Woody Allen lässt uns tief in die Seele von Lucas starren. Er und Jill fungieren gleichfalls als Erzähler_innen, was zugegeben Irrational Man streckenweise zu einem zumindest filmisch uninteressanten Hörstück degeneriert. Abes dafür ausführliche und durchaus nachvollziehbare Gedanken aus dem Off lassen auch zunehmend die Mordlust am Richter auf Publikumsseite steigen. Allen macht uns auf illustre Art zum Komplizen eines angeblich gerechten Mordes; ein beliebtes Motiv im Kino, dem Hitchcock schon pervers verfallen war. Auch für Woody Allen ist es seit Verbrechen und andere Kleinigkeiten ein wiederkehrendes Thema, welches nicht nur die Frage nach dem perfekten Mord stellt, sondern auch nach dessen Konsequenzen. In Match Point mussten sich diese theoretischen Fragen in der überkomplexen Wirklichkeit behaupten. Die Folge waren Unvorhersehbarkeit, Zufälle und Glück.

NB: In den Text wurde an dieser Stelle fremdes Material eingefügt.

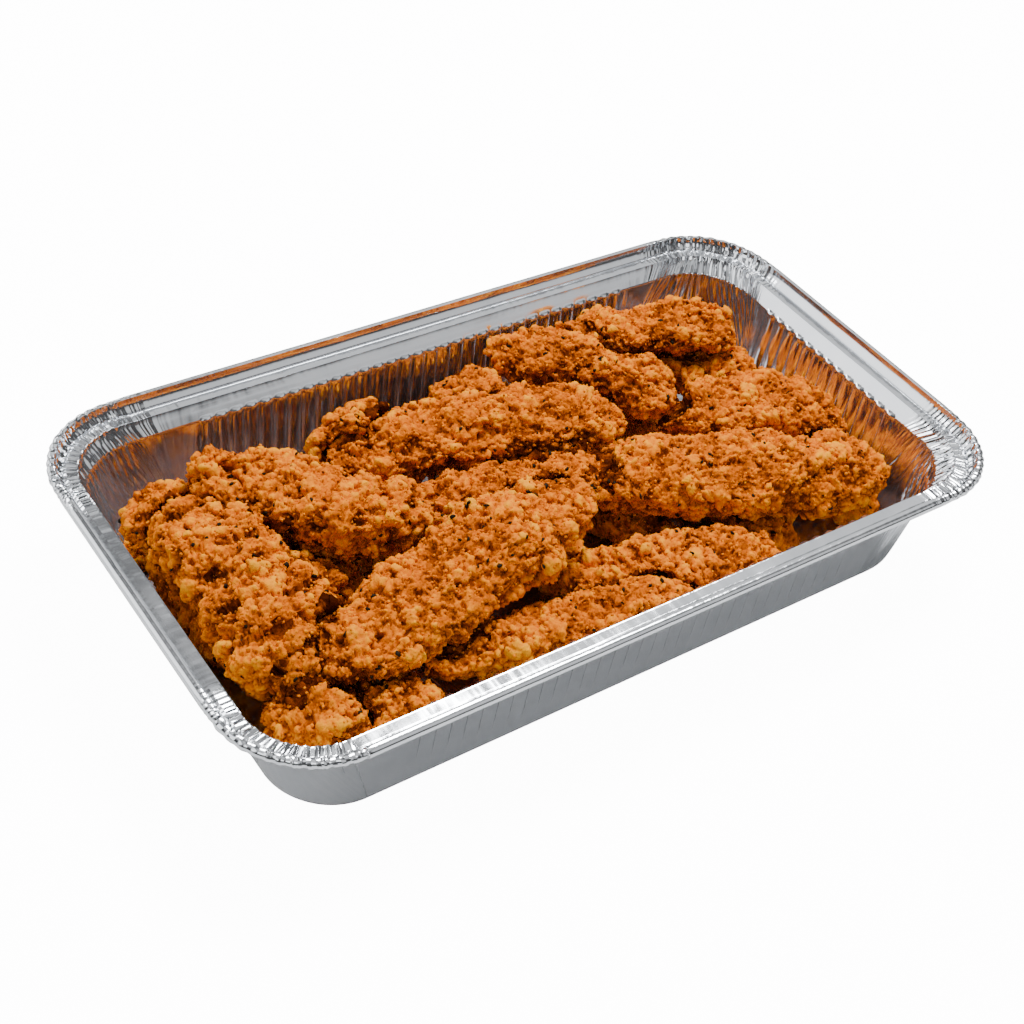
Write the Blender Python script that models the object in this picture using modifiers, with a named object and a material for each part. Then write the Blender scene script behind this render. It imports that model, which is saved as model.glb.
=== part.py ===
# Foil tray meal: an oblong aluminium foil tray filled with breaded chicken tenders.
# Metres, +Z up. The origin is under the middle of the tray, on the surface that it stands on.
# +X runs along the tray's long side and +Y along its short side.

import math

import bmesh
import bpy
from mathutils import Vector, noise

MM = 0.001

# Tray: sizes of its upper and inner face
TRAY_LENGTH = 290.0 * MM          # between the long ends of the ledge's inner edge
TRAY_WIDTH = 154.0 * MM           # between the long sides of the ledge's inner edge
LEDGE_HEIGHT = 44.35 * MM         # underside of the tray to the top of the ledge
FOIL = 0.5 * MM                   # wall of the solid, foil and its small folds together
MOUTH_CORNER = 22.5 * MM          # corner radius of the ledge's inner edge
BASE_CORNER = 32.0 * MM           # corner radius at the floor, right end
LEFT_BASE_CORNER = 24.0 * MM      # corner radius at the floor, left end
WALL_DRAFT = 0.06                 # how far the wall leans in, for each unit of height
LEFT_LEAN = 0.15                  # the left end wall leans in by this much more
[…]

Irrational Man blickt ähnlich herab auf seine Figuren wie die zwei anderen thematisch nahen Filme. Solche Versuchsanordnungen bedienen zwar die Freude am Gedankenexperiment, neigen aber dafür durchaus zu kühler Distanz. Dem Film gelingt es dagegen sehr gut diese Kälte aufzulösen, was nicht nur an den wieder einmal herrlich sonnendurchfluteten Bildern Darius Khondjis oder dem süffigen Drehbuch liegt, sondern in erster Linie der fantastischen Besetzung zu verdanken ist. Ein ungewohnt leichtfüßiger Joaquin Phoenix gibt Woody Allens typische, unter Reader’s-Digest-Niveau verknappte Kulturreferenzen von Dostojewski bis Heidegger glaubhaft wieder. Phoenix nimmt man den Dozenten und Trinker genauso ab wie den Frauenschwarm und Mörder. In der Beziehung zu Emma Stone beginnt der Film erst wirklich zu strahlen. In Allens letztjährigem Film Magic in The Moonlight verliebte sich Stone noch auf völlig unerklärliche Weise in den mehrere Jahrzehnte älteren Colin Firth. Zwischen den beiden knisterte es so stark wie bei einer Lagerfeuerstelle im strömenden Regen. Vielleicht musste sich Woody Allen dieser süßlich falschen Romantik wieder entledigen. Nun brilliert Emma Stone neben Joaquin Phoenix. Beide trägt eine unerwartet gute Chemie. Stone gelingen gar preisverdächtige Momente, wenn sie z.B. den Grund hinter Abes neugewonnener Lebenslust aufdeckt.
Der Film geht geradezu utilitaristisch dem größtmöglichen Glück auf die Spur. Inwieweit kann der Tod eines Menschen dem Wohl aller dienen? Welche Grenzen hat die persönliche Suche nach (romantischem) Glück? Im Gegensatz zu Match Point sorgt der Zufall in Irrational Man für eine Art kosmische Gerechtigkeit. Ein moralisches Prinzip lässt sich dahinter allerdings nicht vermuten. Für Allen sind Ethik und Moral bloße Konstruktionen; seidene Vorhänge, die uns scheinbar von der nackten Barbarei trennen. Und dennoch brauchen wir sie wie die Luft zum Atmen, um nicht unterzugehen, um eben Menschen zu bleiben. Filme wie Irrational Man fordern uns schlussendlich gerade dazu heraus.